REQUEST -
Every line must be returned precisely as it is written.

AVAILABLE DATA -
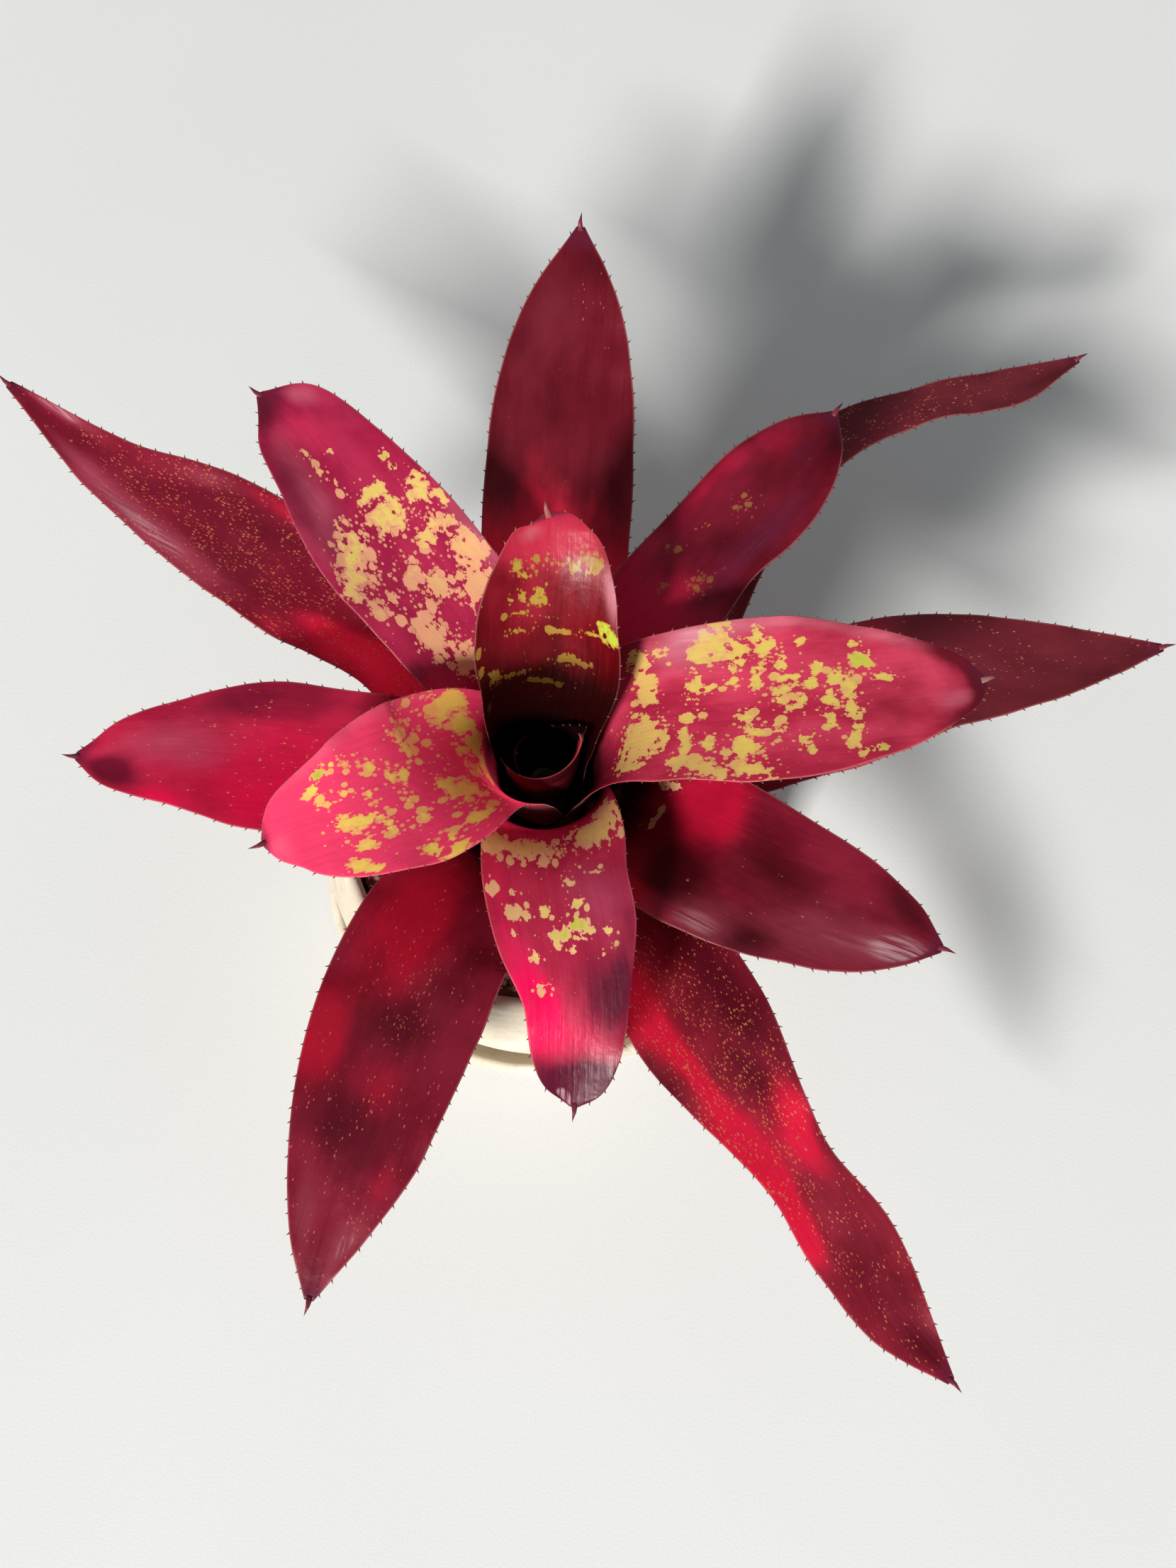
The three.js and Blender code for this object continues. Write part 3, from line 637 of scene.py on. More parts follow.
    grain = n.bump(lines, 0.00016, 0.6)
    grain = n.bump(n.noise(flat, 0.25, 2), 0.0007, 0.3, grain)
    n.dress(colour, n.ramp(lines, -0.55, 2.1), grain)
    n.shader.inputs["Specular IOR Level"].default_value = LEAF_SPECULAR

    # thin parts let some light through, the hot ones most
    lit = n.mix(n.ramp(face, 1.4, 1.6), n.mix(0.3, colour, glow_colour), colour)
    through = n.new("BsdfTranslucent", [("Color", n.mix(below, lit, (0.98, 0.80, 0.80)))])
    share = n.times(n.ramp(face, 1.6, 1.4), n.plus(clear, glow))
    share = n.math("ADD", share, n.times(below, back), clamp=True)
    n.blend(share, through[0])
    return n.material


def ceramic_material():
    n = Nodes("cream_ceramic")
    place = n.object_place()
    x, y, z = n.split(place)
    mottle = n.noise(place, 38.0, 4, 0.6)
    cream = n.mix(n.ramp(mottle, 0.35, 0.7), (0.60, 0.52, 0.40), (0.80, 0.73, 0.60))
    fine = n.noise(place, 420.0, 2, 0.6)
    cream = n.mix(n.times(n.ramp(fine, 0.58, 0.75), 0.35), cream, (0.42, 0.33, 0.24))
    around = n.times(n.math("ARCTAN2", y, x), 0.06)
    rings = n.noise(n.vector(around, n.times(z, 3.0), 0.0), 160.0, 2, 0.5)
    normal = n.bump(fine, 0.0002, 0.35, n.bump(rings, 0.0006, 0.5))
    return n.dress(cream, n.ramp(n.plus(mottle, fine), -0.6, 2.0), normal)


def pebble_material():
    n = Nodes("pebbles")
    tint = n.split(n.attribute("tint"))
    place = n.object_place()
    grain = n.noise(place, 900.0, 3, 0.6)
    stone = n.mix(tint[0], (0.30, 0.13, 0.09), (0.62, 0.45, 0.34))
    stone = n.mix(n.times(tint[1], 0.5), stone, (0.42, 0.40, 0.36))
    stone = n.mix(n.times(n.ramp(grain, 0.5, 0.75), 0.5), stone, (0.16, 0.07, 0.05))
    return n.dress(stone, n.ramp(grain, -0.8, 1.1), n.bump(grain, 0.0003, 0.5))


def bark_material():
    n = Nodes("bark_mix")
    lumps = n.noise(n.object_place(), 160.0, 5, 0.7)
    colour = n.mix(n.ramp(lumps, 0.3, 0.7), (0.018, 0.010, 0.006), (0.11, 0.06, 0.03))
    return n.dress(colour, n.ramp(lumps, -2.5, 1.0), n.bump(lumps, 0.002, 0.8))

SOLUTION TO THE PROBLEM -
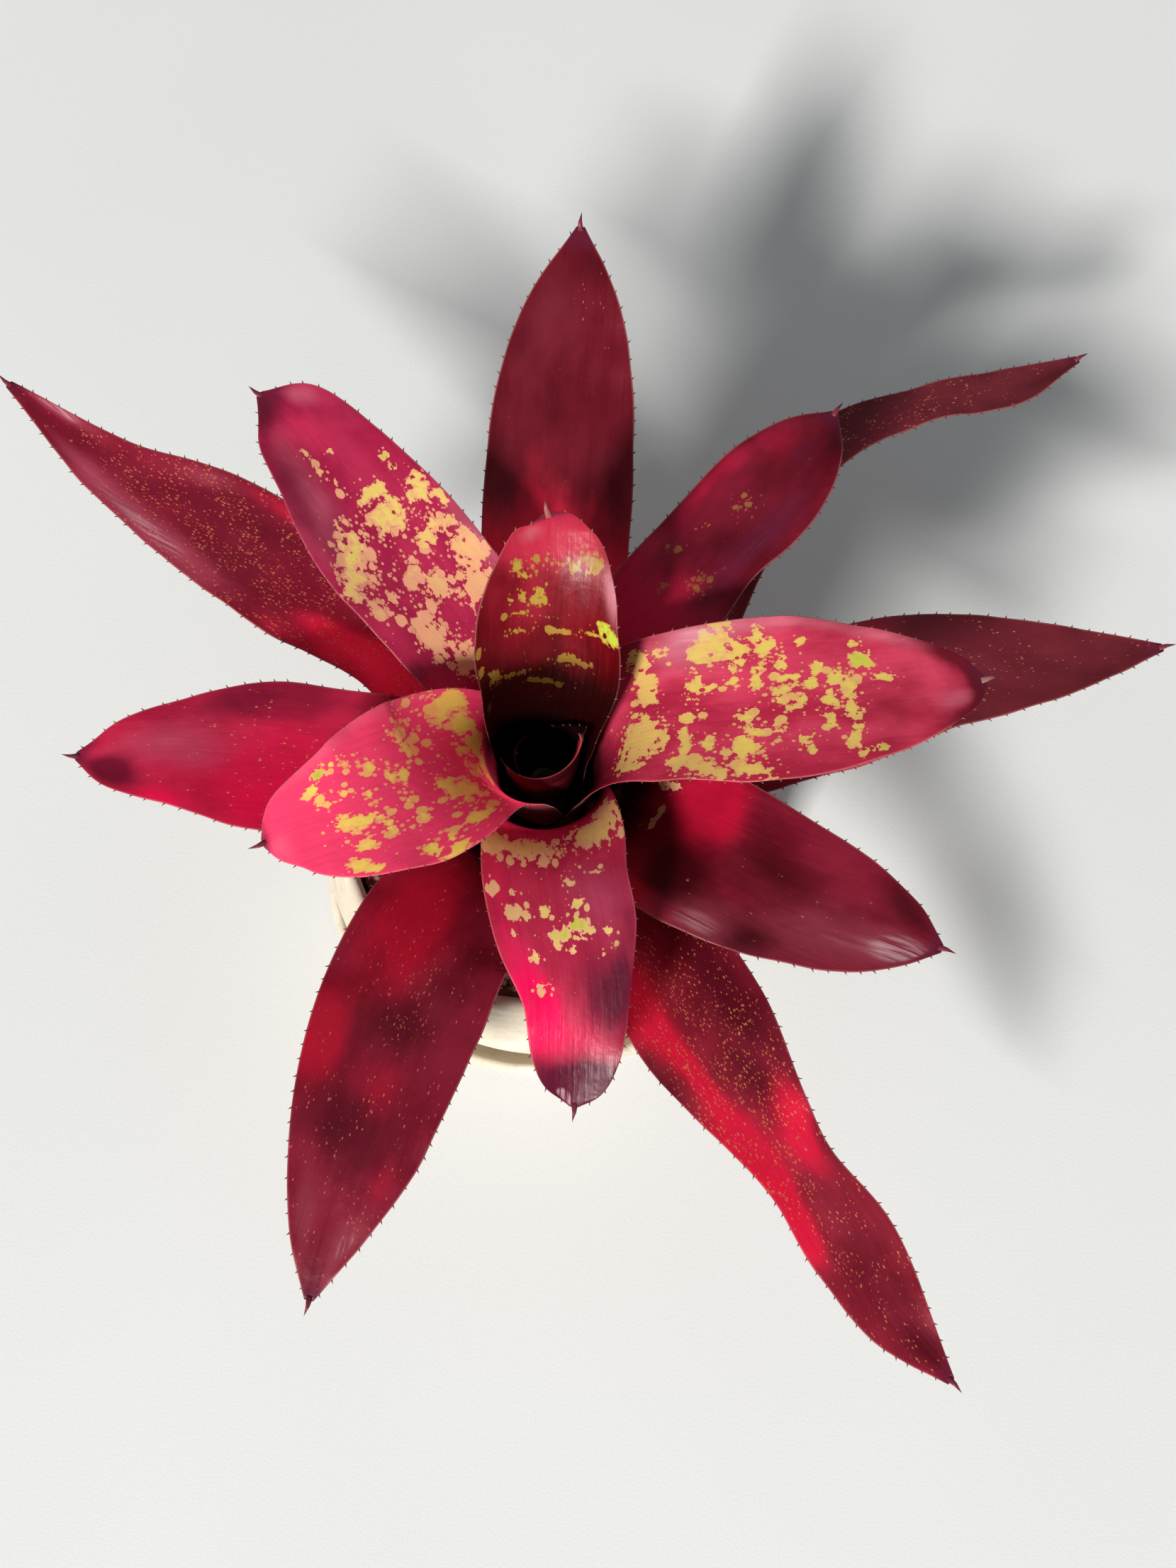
The three.js and Blender code for this object continues. Write part 3, from line 637 of scene.py on. More parts follow.
    grain = n.bump(lines, 0.00016, 0.6)
    grain = n.bump(n.noise(flat, 0.25, 2), 0.0007, 0.3, grain)
    n.dress(colour, n.ramp(lines, -0.55, 2.1), grain)
    n.shader.inputs["Specular IOR Level"].default_value = LEAF_SPECULAR

    # thin parts let some light through, the hot ones most
    lit = n.mix(n.ramp(face, 1.4, 1.6), n.mix(0.3, colour, glow_colour), colour)
    through = n.new("BsdfTranslucent", [("Color", n.mix(below, lit, (0.98, 0.80, 0.80)))])
    share = n.times(n.ramp(face, 1.6, 1.4), n.plus(clear, glow))
    share = n.math("ADD", share, n.times(below, back), clamp=True)
    n.blend(share, through[0])
    return n.material


def ceramic_material():
    n = Nodes("cream_ceramic")
    place = n.object_place()
    x, y, z = n.split(place)
    mottle = n.noise(place, 38.0, 4, 0.6)
    cream = n.mix(n.ramp(mottle, 0.35, 0.7), (0.60, 0.52, 0.40), (0.80, 0.73, 0.60))
    fine = n.noise(place, 420.0, 2, 0.6)
    cream = n.mix(n.times(n.ramp(fine, 0.58, 0.75), 0.35), cream, (0.42, 0.33, 0.24))
    around = n.times(n.math("ARCTAN2", y, x), 0.06)
    rings = n.noise(n.vector(around, n.times(z, 3.0), 0.0), 160.0, 2, 0.5)
    normal = n.bump(fine, 0.0002, 0.35, n.bump(rings, 0.0006, 0.5))
    return n.dress(cream, n.ramp(n.plus(mottle, fine), -0.6, 2.0), normal)


def pebble_material():
    n = Nodes("pebbles")
    tint = n.split(n.attribute("tint"))
    place = n.object_place()
    grain = n.noise(place, 900.0, 3, 0.6)
    stone = n.mix(tint[0], (0.30, 0.13, 0.09), (0.62, 0.45, 0.34))
    stone = n.mix(n.times(tint[1], 0.5), stone, (0.42, 0.40, 0.36))
    stone = n.mix(n.times(n.ramp(grain, 0.5, 0.75), 0.5), stone, (0.16, 0.07, 0.05))
    return n.dress(stone, n.ramp(grain, -0.8, 1.1), n.bump(grain, 0.0003, 0.5))


def bark_material():
    n = Nodes("bark_mix")
    lumps = n.noise(n.object_place(), 160.0, 5, 0.7)
    colour = n.mix(n.ramp(lumps, 0.3, 0.7), (0.018, 0.010, 0.006), (0.11, 0.06, 0.03))
    return n.dress(colour, n.ramp(lumps, -2.5, 1.0), n.bump(lumps, 0.002, 0.8))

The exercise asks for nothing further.